Je ne sais pas comment ce volume a atterri sur la pile "des livres à lire". Offert par un ami ? Acheté sur un coup de tête ? Ou sur le conseil avisé d'un critique ? Peu importe au fond, puisqu' un été sédentaire, propice à la lecture, m'a permis de découvrir ce petit bijou d'ironie savante.
Dmitri I. Pisarev est un journaliste russe né en 1840, mort en 1868 qui, du haut de ses 20 ans et avant d'être emprisonné pour un article où il fustige la dynastie des Romanov, fait le bilan de ses études universitaires. Bilan catastrophique !
Ecrit d'une plume alerte, ce petit texte bien tourné (merci au traducteur), vif, drôle et percutant permet à son auteur de défendre, avec beaucoup de conviction, l'idée que l' Université est une entreprise crétinisante. Où l'on apprend beaucoup de choses, mais certainement pas à penser.
"L'étudiant lit un auteur, puis un autre et n'en devient pas plus intelligent, et attend toujours que son cerveau s'éclaire, il entasse fait sur fait, et, soudain, un beau matin, est tout surpris de se retrouver une espèce de valise historique, bourrée à craquer, semblable à son prototype et guide bien-aimé. Pour moi un tel danger n'existait pas. je n'ai jamais pu m'occuper très longtemps de ce qui ne me donnait pas de plaisir intellectuel. "
Pisarev, bien entendu ne parle que de l'Université russe du XIXe siècle, mais sa réflexion n'a rien perdu de sa pertinence. Il fait de certains de ses professeurs des portraits savoureux, archétypes que l'on retrouve dans toutes les facultés, quelle que soit la discipline. Ses premiers essais journalistiques, entrepris alors même qu'il se trouve encore à l'Université, le convainquent assez rapidement que penser par soi-même est infiniment plus satisfaisant que d'ingurgiter l'un après l'autre sans les comprendre tous les volumes d'une bibliothèque.
Je trouvais du plaisir à une lecture attentive et réfléchie de livres et d'articles, parce que je percevais un but proche et à ma portée pour cette attention et cette réflexion.

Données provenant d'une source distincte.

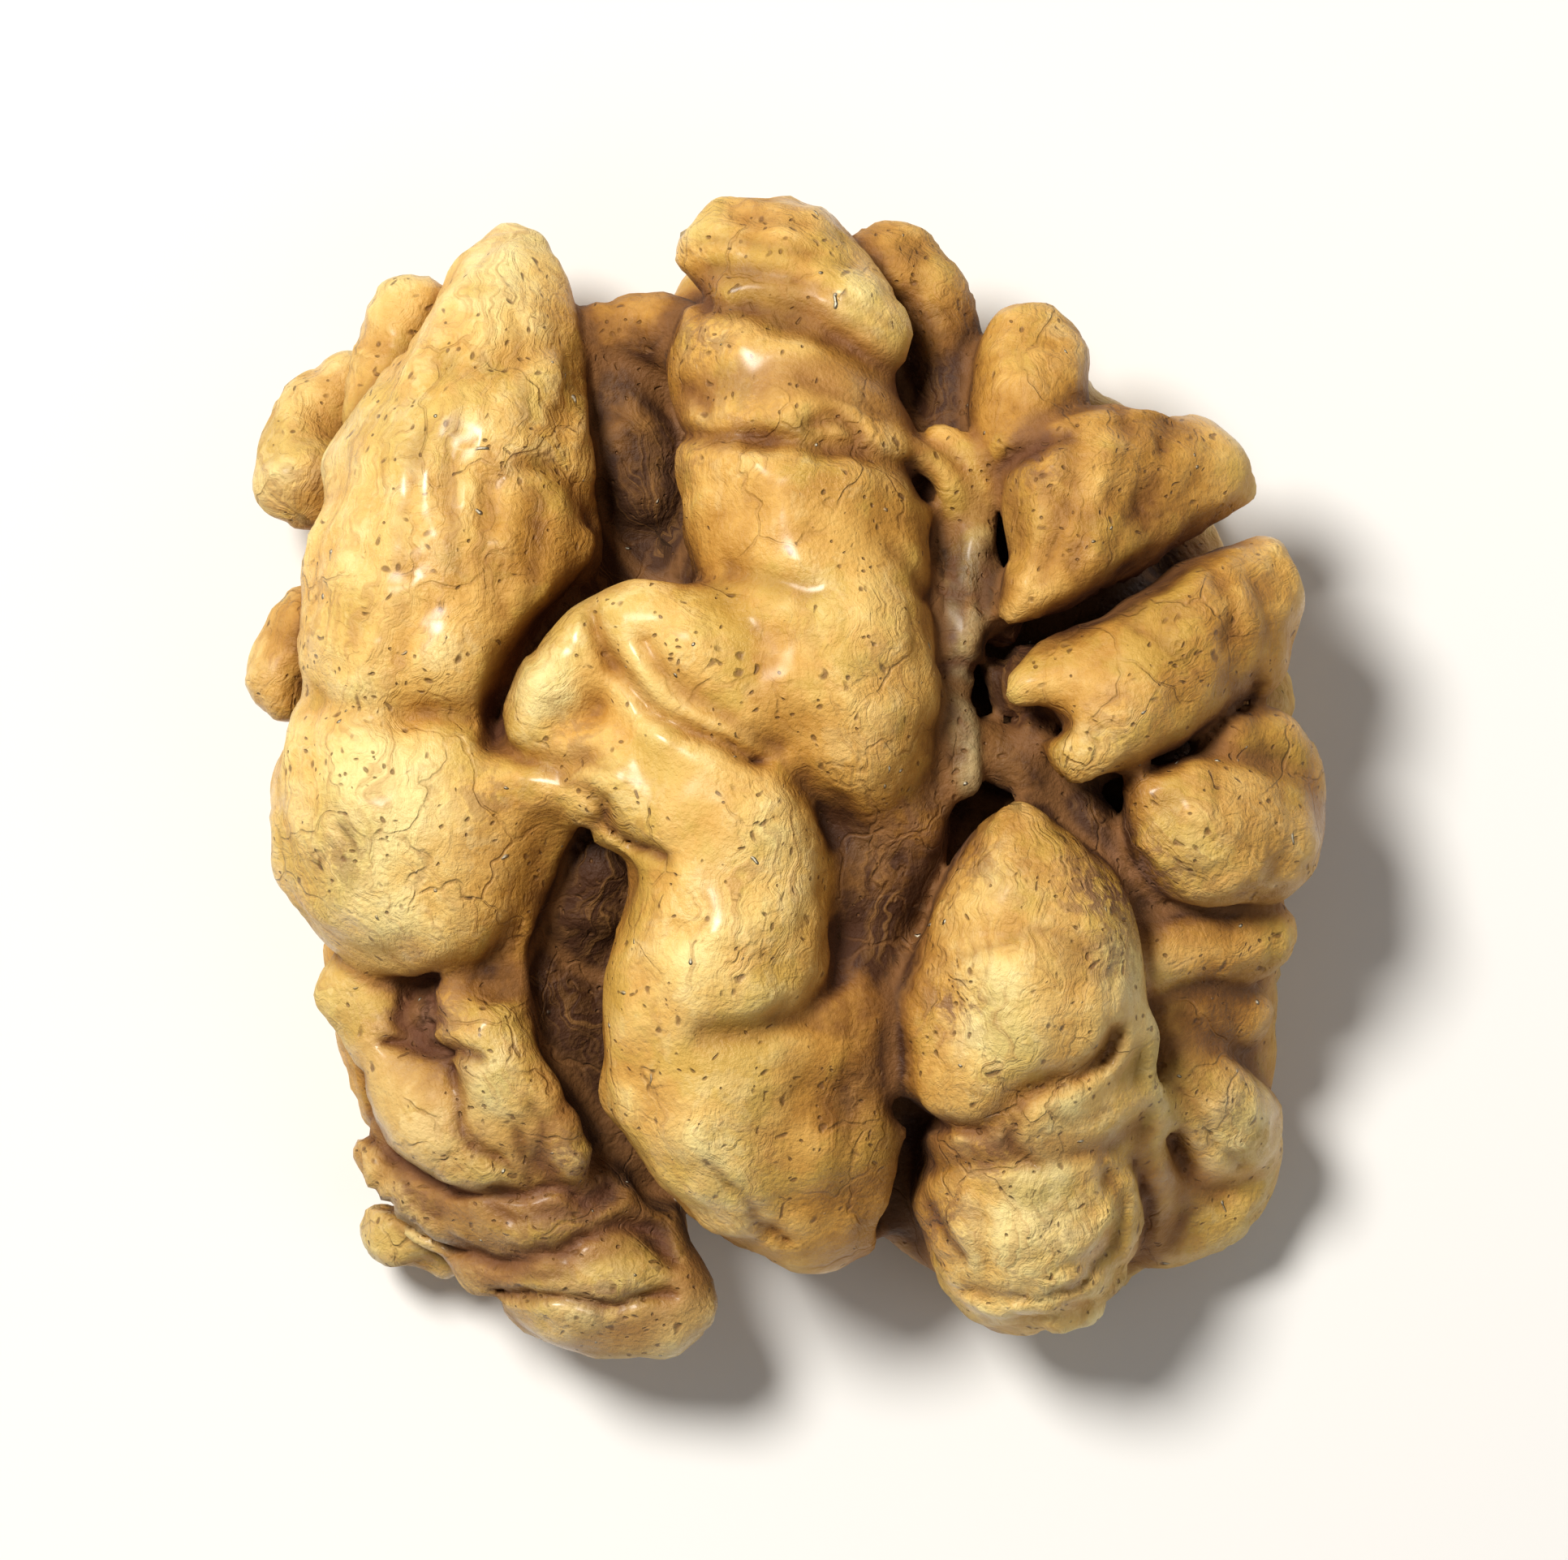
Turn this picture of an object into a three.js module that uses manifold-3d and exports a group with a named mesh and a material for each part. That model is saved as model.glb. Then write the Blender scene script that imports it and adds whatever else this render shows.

J'avais plaisir à exposer par écrit mes idées et mes opinions, parce qu'elles étaient effectivement miennes, je comprenais de quoi au juste je parlais et je me mettais tout entier dans ce que je cherchais à expliquer ou à démontrer. Je ne produisais rien de nouveau ni d'original, mais c'était nouveau et original pour moi. Je ne copiais pas dans un livre, je ne répétais pas les paroles des autres - je pensais par moi-même, et quand je débouchais par ma propre réflexion sur des vérités bien connues, j'arrivais néanmoins à communiquer à ces vérités le sceau d'une conviction vivante et sincère, témoignant à l'évidence qu'une pensée a réellement pris naissance dans la tête de celui qui écrit. " et il conclut "Une année de travail journalistique profita plus à mon développement intellectuel que deux années studieuses passées à l'université et à la bibliothèque."
Ce que je retiendrai de ce livre en fin de compte c'est moins la critique du système universitaire que la prise de conscience des infinies possibilités d'une pensée active.
Les livres, les bibliothèques, les ordinateurs sont des sources infinies de connaissances qui ne servent à rien si l'étudiant n'a pas appris à penser par lui-même. J'ai toujours considéré que la seule tâche de l'enseignant, de la maternelle à l'université, était de pousser ses élèves vers cette autonomie intellectuelle.
Nathanaël, maintenant jette ce livre.